(Dataset excerpt)
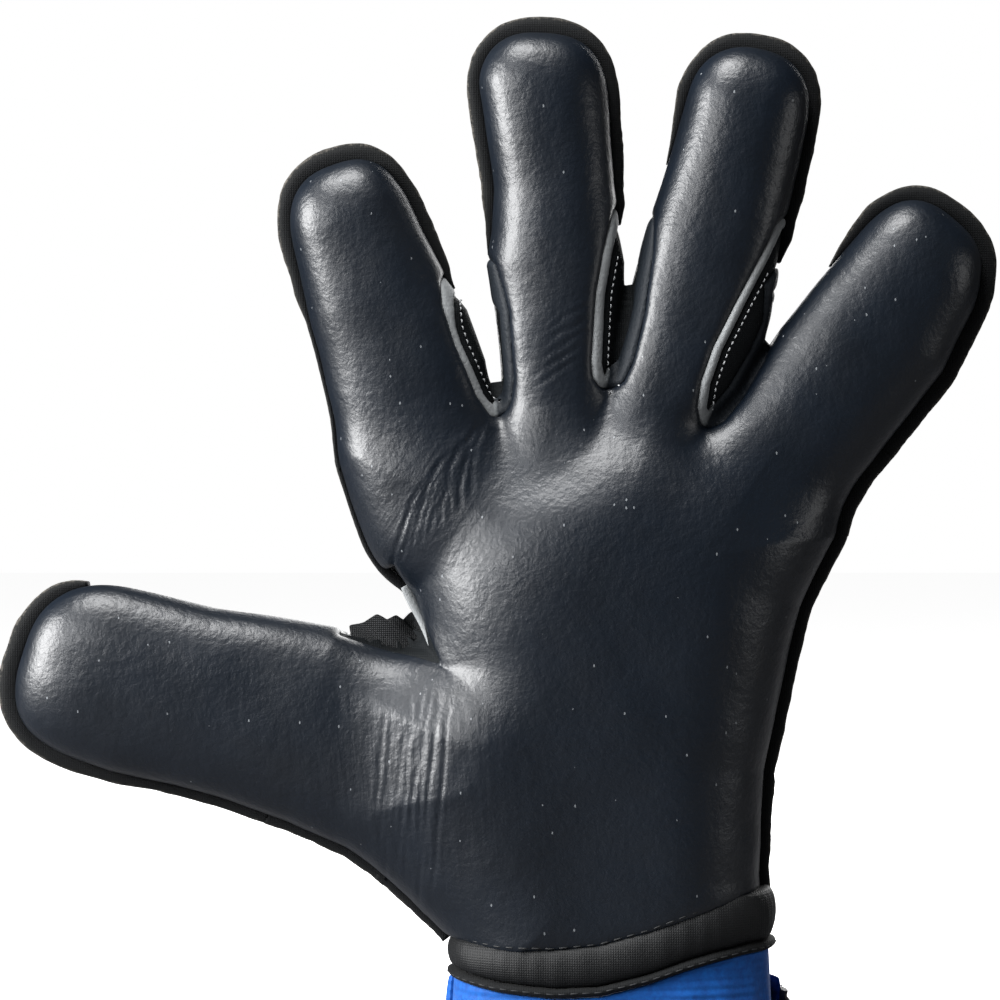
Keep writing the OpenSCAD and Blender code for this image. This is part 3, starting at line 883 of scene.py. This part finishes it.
TAPES = {
    "index": dict(left=[(-6, 0.9), (36, 1.0), (43, 2.2), (58, 2.9)], right=[(31, -0.5), (39, 1.9), (50, 2.8)], top=4.0),
    "middle": dict(left=[(34, -0.5), (42, 1.3), (50, 2.4), (62, 2.8)], right=[(41, -0.6), (48, 2.0), (60, 2.8)], top=4.1),
    "ring": dict(left=[(54, -0.5), (66, 1.0), (78, 2.6)], right=[(41, -0.5), (49, 2.1), (60, 2.9)], top=4.1),
    "little": dict(left=[(48, -0.5), (56, 1.4), (66, 2.8)], right=[(-10, 3.2), (30, 3.6), (60, 3.8)], top=4.0),
    "thumb": dict(left=[(-20, 2.4), (60, 2.5), (85, 3.4)], right=[(88, -0.8), (93, 1.0), (97, 2.6)], top=4.0),
}
Y1, Y2 = -1.0, 4.6


def finger_path(name, start):
    """Outline of a finger at the depth of its edge tape, up the left side and down the right."""
    f, t = SHAPES[name], TAPES[name]
    top = f["end"] - f["run"]
    rows = []
    for side, col in ((-1, "left"), (1, "right")):
        ss = np.arange(start, top, 0.8)
        part = [(s, side, 0.0, table(t[col], s)) for s in ss]
        for a in np.linspace(0, 90, 26)[:-1] if side < 0 else np.linspace(0, 90, 26):
            q, c = math.sin(math.radians(a)) ** (2 / POWER), math.cos(math.radians(a)) ** (2 / POWER)
            s = top + f["run"] * q
            r = table(t[col], s)
            part.append((s, side * c, a, r + (t["top"] - r) * q ** 3 if r > 0 else r))
        rows += part if side < 0 else part[::-1]
    s = np.array([r[0] for r in rows])
    c = np.array([r[1] for r in rows])
    lo, hi = table(f["rows"], s, 1), table(f["rows"], s, 2)
    u = (lo + hi) / 2 + c * (hi - lo) / 2
    s = s + f["skew"] * (u - (lo + hi) / 2) * (s > top)
    p = world(name, s, u, (Y1 + Y2) / 2)
    r = np.array([r[3] for r in rows])
    return p, s, r


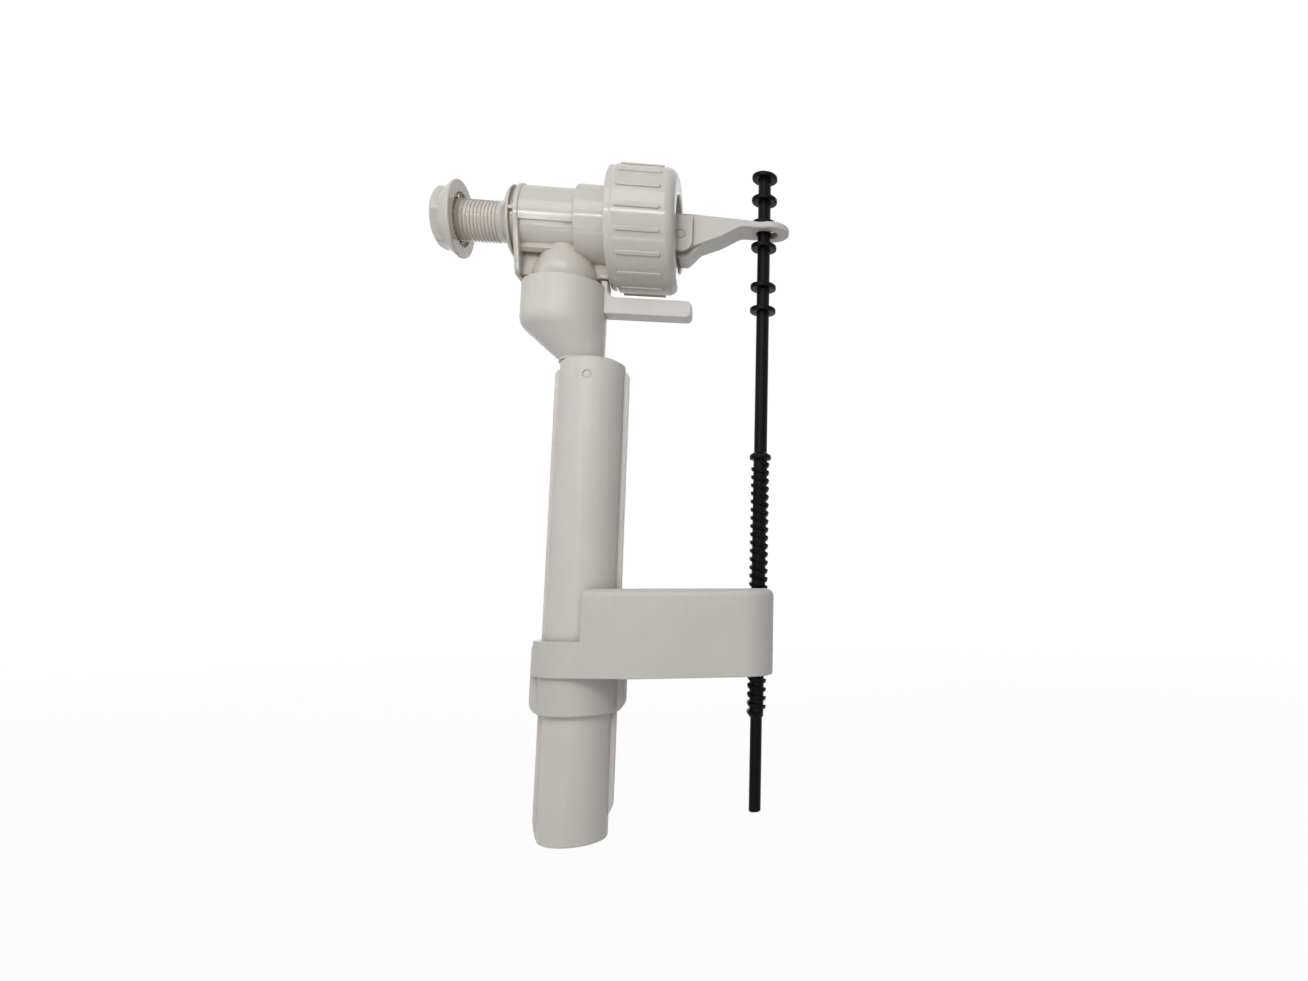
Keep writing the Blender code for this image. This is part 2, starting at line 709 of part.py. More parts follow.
def make_lever():
    """Lever from the pilot seal to the eye that the rod hangs in."""
    eye_bottom = eye_top - eye_thickness
    eye_neck_x = rod_x + eye_offset - eye_radius * eye_neck_share
    side = [(lever_back_x, lever_rear_corner), (lever_back_x, lever_top), (ear_front_x, lever_top)]
    side += [(eye_neck_x, eye_top), (eye_neck_x, eye_bottom), (eye_neck_x - eye_underside, eye_bottom)]
    side += [(eye_neck_x + belly_high[0], eye_bottom + belly_high[1])]
    side += [(pivot_x + belly_low[0], eye_bottom + belly_low[1])]
    side += [(pivot_x + lever_foot_front, lever_foot), (pivot_x - lever_foot_back, lever_foot)]
    place = (pivot_x, 0, pivot_height)
    mesh = outline_mesh("lever", side, -lever_half_width, lever_half_width, "XZ")
    lever = add_part("lever", mesh, satin_white, place)
    eye_center = rod_x + eye_offset
    start = math.degrees(math.asin(lever_half_width / eye_radius))
    plan = arc(eye_center, 0, eye_radius, -180 + start, 180 - start, 20)
    plan += [(eye_neck_x - wall, lever_half_width), (eye_neck_x - wall, -lever_half_width)]
    eye = add_form("eye_plate", outline_mesh("eye_plate", plan, eye_bottom, eye_top))
    join_forms(lever, eye)
    round_end = eye_slot_half_width
    slot = arc(rod_x + eye_slot_front - round_end, 0, round_end, -90, 90, 8)
    slot += arc(rod_x - eye_slot_back + round_end, 0, round_end, 90, 270, 8)
    eye_slot = add_form("eye_slot", outline_mesh("eye_slot", slot, eye_bottom - wall, eye_top + wall))
    hole_profile = rod_profile(pin_radius + fit_gap, -ear_inner_y, ear_inner_y)
    pin_hole = turned("lever_pin_hole", hole_profile, place, "Y", 20)
    pocket_floor = lever_back_x + seal_thickness
    pocket = turned("seal_pocket", rod_profile(seal_radius + fit_gap, lever_back_x - wall, pocket_floor),
                    (0, 0, pilot_height), "X", 20)
    cut_forms(lever, eye_slot, pin_hole, pocket)
    seal_profile = rod_profile(seal_radius, lever_back_x, pocket_floor - fit_gap)
    seal = turned("pilot_seal", seal_profile, (0, 0, pilot_height), "X", 20, black_rubber)
    ride_on(seal, lever)


def make_adaptor():
    """Cup on the outlet boss, eccentric reducer, tube plug with two pegs, and side arm."""
    neck_end = tube_top + fit_gap
    outer = [(neck_end, circle_points(neck_end_x, neck_end_radius))]
    outer += [(neck_end + wall, circle_points(neck_end_x, neck_end_radius))]
    outer += [(cup_crease, circle_points(boss_x, cup_radius)), (cup_top, circle_points(boss_x, cup_radius))]
    adaptor = add_part("outlet_adaptor", stacked_mesh("outlet_adaptor", outer), satin_white)
    plug_bottom = neck_end - plug_length
    plug_radius = tube_bore - fit_gap
    plug = turned("tube_plug", rod_profile(plug_radius, plug_bottom, neck_end + wall / 2), (tube_x, 0, 0))
    peg_reach = tube_radius + pin_stand_out
    pegs = turned("plug_pegs", rod_profile(peg_radius, -peg_reach, peg_reach),
                  (tube_x, 0, tube_top - peg_drop), "Y", 16)
    root_x = boss_x + cup_radius - wall
    low = arm_top - arm_height
    side = [(root_x, arm_leg_top), (root_x, low)]
    side += arc(arm_end_x - arm_corner, low + arm_corner, arm_corner, -90, 0, 4)
    side += arc(arm_end_x - arm_corner, arm_top - arm_corner, arm_corner, 0, 90, 4)
    side += arc(arm_leg_x + arm_fillet, arm_top + arm_fillet, arm_fillet, 270, 180, 4)
    side += [(arm_leg_x, arm_leg_top)]
    arm = add_form("adaptor_arm", outline_mesh("adaptor_arm", side, -arm_half_width, arm_half_width, "XZ"))
    join_forms(adaptor, plug, pegs, arm)
    inner_radius = boss_radius + fit_gap
    inner = [(plug_bottom - wall, circle_points(passage_x, passage_radius))]
    inner += [(neck_end + wall, circle_points(passage_x, passage_radius))]
    inner += [(boss_bottom - fit_gap, circle_points(boss_x, inner_radius))]
    inner += [(cup_top + wall, circle_points(boss_x, inner_radius))]
    passage = add_form("adaptor_passage", stacked_mesh("adaptor_passage", inner))
    cut_forms(adaptor, passage)
    section = arc(boss_radius - ring_wire, ring_height, ring_wire, 0, 300, 5)
    turned("adaptor_ring", section, (boss_x, 0, 0), steps=32, material=black_rubber)


def make_drop_tube():
    low = tube_bottom
    profile = [(tube_radius, tube_top), (tube_radius, low + tube_edge), (tube_radius - tube_edge, low)]
    profile += [(tube_bore, low), (tube_bore, tube_top)]
    tube = turned("drop_tube", profile, (tube_x, 0, 0), steps=48, material=satin_white)
    rail_high = tube_top - rail_top_gap
    root = tube_radius - tube_wall / 2
    rails = ((-1, left_rail_gap, left_rail_taper), (1, right_rail_gap, right_rail_taper))
    for side, gap, taper in rails:
        rail_low = tube_bottom + gap
        points = [(root, rail_low), (root, rail_high), (rail_radius, rail_high - rail_top_taper)]
        points += [(rail_radius, rail_low + taper)]
        points = [(tube_x + side * radius, height) for radius, height in points]
        name = "left_rail" if side < 0 else "right_rail"
        rail = add_form(name, outline_mesh(name, points, -rail_half_width, rail_half_width, "XZ"))
        join_forms(tube, rail)
    reach = tube_radius + wall
    holes = turned("peg_holes", rod_profile(peg_radius + fit_gap, -reach, reach),
                   (tube_x, 0, tube_top - peg_drop), "Y", 16)
    cut_forms(tube, holes)


def make_adjusting_rod():
    """Black rod: discs that carry the lever's eye, a long coarse thread, and a plain foot."""
    place = (rod_x, 0, 0)
    upper = [(0, rod_top)]
    carrier = eye_top + fit_gap + disc_thickness / 2
    heights = sorted(disc_heights + (carrier,), reverse=True)
    edge = disc_thickness * 0.3
    for height in heights:
        top = height + disc_thickness / 2
        low = height - disc_thickness / 2
        if height == heights[0]:
            upper += [(disc_radius - edge, rod_top), (disc_radius, rod_top - edge)]
        else:
            upper += [(rod_upper_radius, top), (disc_radius - edge, top), (disc_radius, top - edge)]
        upper += [(disc_radius, low + edge), (disc_radius - edge, low), (rod_upper_radius, low)]
    stop_low = thread_top - stop_disc_thickness
    upper += [(rod_upper_radius, thread_top), (stop_disc_radius, thread_top), (stop_disc_radius, stop_low)]
    upper += [(rod_upper_radius, stop_low), (rod_lower_radius, thread_bottom)]
    upper += [(rod_lower_radius, rod_bottom), (0, rod_bottom)]
    rod = turned("adjusting_rod", upper, place, steps=16, material=black_plastic)
    screw = thread_mesh("rod_thread", thread_top - stop_disc_thickness / 2, thread_bottom, thread_pitch,
                        thread_root_radius, thread_crest_radius)
    thread = add_form("rod_thread", screw)
    thread.location = place
    join_forms(rod, thread)
    return rod


def float_outline(inset):
    """Plan of the float: a round end about the tube, widening to a box about the rod."""
    hub = float_hub_radius - inset
    half = float_half_width - inset
    end = float_end_x - inset
    corner = float_corner - inset
    away = Vector((float_shoulder_x - tube_x, half))
    touch = math.degrees(math.atan2(away.y, away.x) + math.acos(hub / away.length))
    points = arc(end - corner, -half + corner, corner, -90, 0, 8)
    points += arc(end - corner, half - corner, corner, 0, 90, 8)
    points += [(float_shoulder_x, half)]
    points += arc(tube_x, 0, hub, touch, 360 - touch, 14)
    points += [(float_shoulder_x, -half)]
    return points


def make_float(rod):
    """Inverted cup with a guide collar on the tube, a sleeve on the rod and a clip in its end."""
    sections = [(float_bottom, float_outline(0))]
    for lift, reach in arc(0, 0, float_round, 0, 90, 4):
        sections.append((float_top - float_round + reach, float_outline(float_round - lift)))
    cup = stacked_mesh("float_shell", sections)
    shell = add_part("float_shell", cup, float_white, (rod_x, 0, float_bottom))
    collar_radius = collar_bore + collar_wall
    side = float_half_width + wall
    notch_low = (tube_x - float_hub_radius - wall, -side, float_step)
    notch_high = (float_left, side, float_top + wall)
    notch = add_form("float_notch", box_mesh("float_notch", notch_low, notch_high))
    cut_forms(shell, notch)
    join = float_bottom + wall
    collar_profile = [(0, join), (collar_radius, join), (collar_radius, collar_bottom + collar_edge)]
    collar_profile += [(collar_radius - collar_edge, collar_bottom), (0, collar_bottom)]
    collar = turned("float_collar", collar_profile, (tube_x, 0, 0), steps=36)
    lobe_reach = lobe_bore + lobe_wall
    lobe_low = (tube_x - lobe_reach, -lobe_half_width, collar_bottom + lobe_lift)
    lobe_high = (tube_x + lobe_reach, lobe_half_width, float_step - collar_edge)
    lobes = add_form("collar_lobes", box_mesh("collar_lobes", lobe_low, lobe_high))
    join_forms(shell, collar, lobes)

    inner = float_outline(wall)
    under = float_bottom - wall
    room = [(under, inner), (float_top - wall, inner)]
    cavity = add_form("float_cavity", stacked_mesh("float_cavity", room))
    guide_profile = rod_profile(collar_radius + fit_gap, under - wall, float_top)
    guide = turned("tube_sleeve", guide_profile, (tube_x, 0, 0), steps=36)
    rail_low = (tube_x - lobe_reach - fit_gap, -lobe_half_width - fit_gap, under - wall)
    rail_high = (tube_x + lobe_reach + fit_gap, lobe_half_width + fit_gap, float_top)
    rail_sleeve = add_form("rail_sleeve", box_mesh("rail_sleeve", rail_low, rail_high))
    sleeve_profile = rod_profile(rod_bore + wall, under - wall, float_top)
    rod_sleeve = turned("rod_sleeve", sleeve_profile, (rod_x, 0, 0), steps=24)
    left_low = (notch_low[0], -side, float_step - wall)
    left_wall = add_form("left_wall", box_mesh("left_wall", left_low, (float_left + wall, side, float_top)))
    cut_forms(cavity, guide, rail_sleeve, rod_sleeve, left_wall)
    low = collar_bottom - wall
    high = float_top + wall
    tube_hole = turned("tube_hole", rod_profile(collar_bore, low, high), (tube_x, 0, 0), steps=36)
    channel = rail_half_width + slide_gap
    channel_low = (tube_x - lobe_bore, -channel, low - wall)
    channel_high = (tube_x + lobe_bore, channel, high + wall)
    join_forms(tube_hole, add_form("rail_channel", box_mesh("rail_channel", channel_low, channel_high)))
    rod_hole = turned("rod_hole", rod_profile(rod_bore, low, high), (rod_x, 0, 0), steps=24)
    clip_back = rod_x + thread_root_radius / 2
    window_half = clip_half_width + fit_gap
    window_low = (clip_back, -window_half, clip_top - clip_height - fit_gap)
    window_high = (float_end_x + wall, window_half, clip_top + fit_gap)
    window = add_form("clip_window", box_mesh("clip_window", window_low, window_high))
    cut_forms(shell, cavity, rod_hole, window, tube_hole)

    clip_low = (clip_back + fit_gap, -clip_half_width, clip_top - clip_height)
    clip = box_mesh("rod_clip", clip_low, (float_end_x, clip_half_width, clip_top))
    rod_clip = add_part("rod_clip", clip, float_white, (rod_x, 0, clip_top))
    cut_forms(rod_clip, rod_hole)
    ride_on(rod_clip, shell)
    ride_on(shell, rod)


def make_backnut():
    """Flanged hexagon nut that clamps the cistern wall."""
    end = -shank_length - backnut_overhang
    hex_start = end + backnut_hex_length
    cone = hex_start + backnut_flange_cone
    face = cone + backnut_flange_rim
    flange = [(0, face), (backnut_flange_radius, face), (backnut_flange_radius, cone)]
    flange += [(backnut_hex_radius - wall, hex_start), (0, hex_start)]
    nut = turned("backnut", flange, along="X", material=glossy_white)
    prism_profile = [(0, cone), (backnut_hex_radius, cone), (backnut_hex_radius, end + backnut_dome)]
    prism_profile += [(backnut_hex_radius - backnut_dome, end), (0, end)]
    prism = turned("nut_hexagon", prism_profile, along="X", steps=6)
    prism.rotation_mode = "ZYX"
    prism.rotation_euler = (backnut_turn, math.pi / 2, 0)
    join_forms(nut, prism)
    bore = rod_profile(shank_radius + fit_gap, end - wall, face + wall)
    cut_forms(nut, turned("nut_bore", bore, along="X"))


glossy_white = plastic("glossy white plastic", (0.58, 0.55, 0.51), 0.28)
satin_white = plastic("satin white plastic", (0.60, 0.58, 0.55), 0.45)
float_white = plastic("float white plastic", (0.50, 0.48, 0.45), 0.5)
grey_plastic = plastic("grey plastic", (0.35, 0.36, 0.37), 0.5)
green_plastic = plastic("green plastic", (0.12, 0.35, 0.22), 0.5)
black_plastic = plastic("black plastic", (0.01, 0.01, 0.012), 0.4)
black_rubber = plastic("black rubber", (0.015, 0.015, 0.015), 0.8)
steel = plastic("stainless steel", (0.6, 0.6, 0.6), 0.35, 1.0)

make_valve_body()
make_shank_parts()
make_diaphragm()
make_bonnet()
make_cap_nut()
make_lever()
make_adaptor()
make_drop_tube()
adjusting_rod = make_adjusting_rod()
make_float(adjusting_rod)
make_backnut()
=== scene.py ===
import math

import bmesh
import bpy
from mathutils import Matrix, Vector


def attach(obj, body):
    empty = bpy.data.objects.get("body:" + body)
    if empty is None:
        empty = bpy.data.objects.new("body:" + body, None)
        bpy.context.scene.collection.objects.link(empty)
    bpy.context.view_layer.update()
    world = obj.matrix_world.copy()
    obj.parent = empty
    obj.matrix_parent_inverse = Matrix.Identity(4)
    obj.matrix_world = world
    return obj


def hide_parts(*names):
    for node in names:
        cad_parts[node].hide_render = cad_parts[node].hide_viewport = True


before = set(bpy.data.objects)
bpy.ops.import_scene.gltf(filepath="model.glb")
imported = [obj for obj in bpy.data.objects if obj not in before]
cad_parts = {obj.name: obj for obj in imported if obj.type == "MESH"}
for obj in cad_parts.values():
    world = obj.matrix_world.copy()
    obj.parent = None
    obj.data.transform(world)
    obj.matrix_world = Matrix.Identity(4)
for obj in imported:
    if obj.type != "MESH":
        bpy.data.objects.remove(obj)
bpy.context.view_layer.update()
mm = 0.001


# Wire is a socket that takes sums, Graph adds nodes to a tree
class Wire:
    def __init__(self, graph, socket):
        self.graph = graph
        self.socket = socket

    def math(self, operation, first, second=None):
        values = [first] if second is None else [first, second]
        return self.graph.add("ShaderNodeMath", {"operation": operation}, values)

    def __add__(self, other):
        return self.math("ADD", self, other)

    def __radd__(self, other):
        return self.math("ADD", other, self)

    def __sub__(self, other):
        return self.math("SUBTRACT", self, other)

    def __rsub__(self, other):
        return self.math("SUBTRACT", other, self)

    def __mul__(self, other):
        return self.math("MULTIPLY", self, other)

    def __rtruediv__(self, other):
        return self.math("DIVIDE", other, self)

    def spread(self, low, high, newLow=0.0, newHigh=1.0):
        sockets = {"From Min": low, "From Max": high, "To Min": newLow, "To Max": newHigh, "Value": self}
        return self.graph.add("ShaderNodeMapRange", {"interpolation_type": "SMOOTHSTEP"}, sockets)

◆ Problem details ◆
Please print exactly what appears from the first line of the data through the line with "Y1, Y2 = -1.0, 4.6", including both of those lines and nothing past them.

◆ Answer to this task ◆
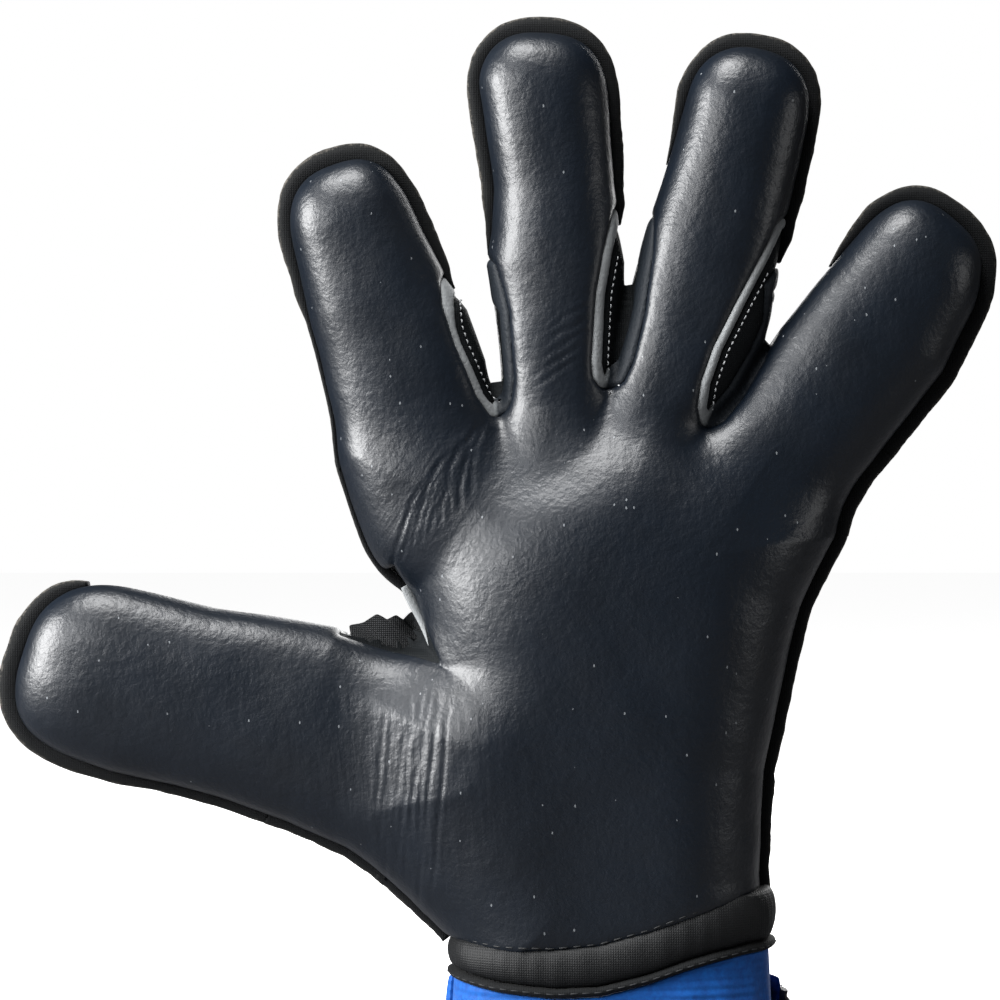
Keep writing the OpenSCAD and Blender code for this image. This is part 3, starting at line 883 of scene.py. This part finishes it.
TAPES = {
    "index": dict(left=[(-6, 0.9), (36, 1.0), (43, 2.2), (58, 2.9)], right=[(31, -0.5), (39, 1.9), (50, 2.8)], top=4.0),
    "middle": dict(left=[(34, -0.5), (42, 1.3), (50, 2.4), (62, 2.8)], right=[(41, -0.6), (48, 2.0), (60, 2.8)], top=4.1),
    "ring": dict(left=[(54, -0.5), (66, 1.0), (78, 2.6)], right=[(41, -0.5), (49, 2.1), (60, 2.9)], top=4.1),
    "little": dict(left=[(48, -0.5), (56, 1.4), (66, 2.8)], right=[(-10, 3.2), (30, 3.6), (60, 3.8)], top=4.0),
    "thumb": dict(left=[(-20, 2.4), (60, 2.5), (85, 3.4)], right=[(88, -0.8), (93, 1.0), (97, 2.6)], top=4.0),
}
Y1, Y2 = -1.0, 4.6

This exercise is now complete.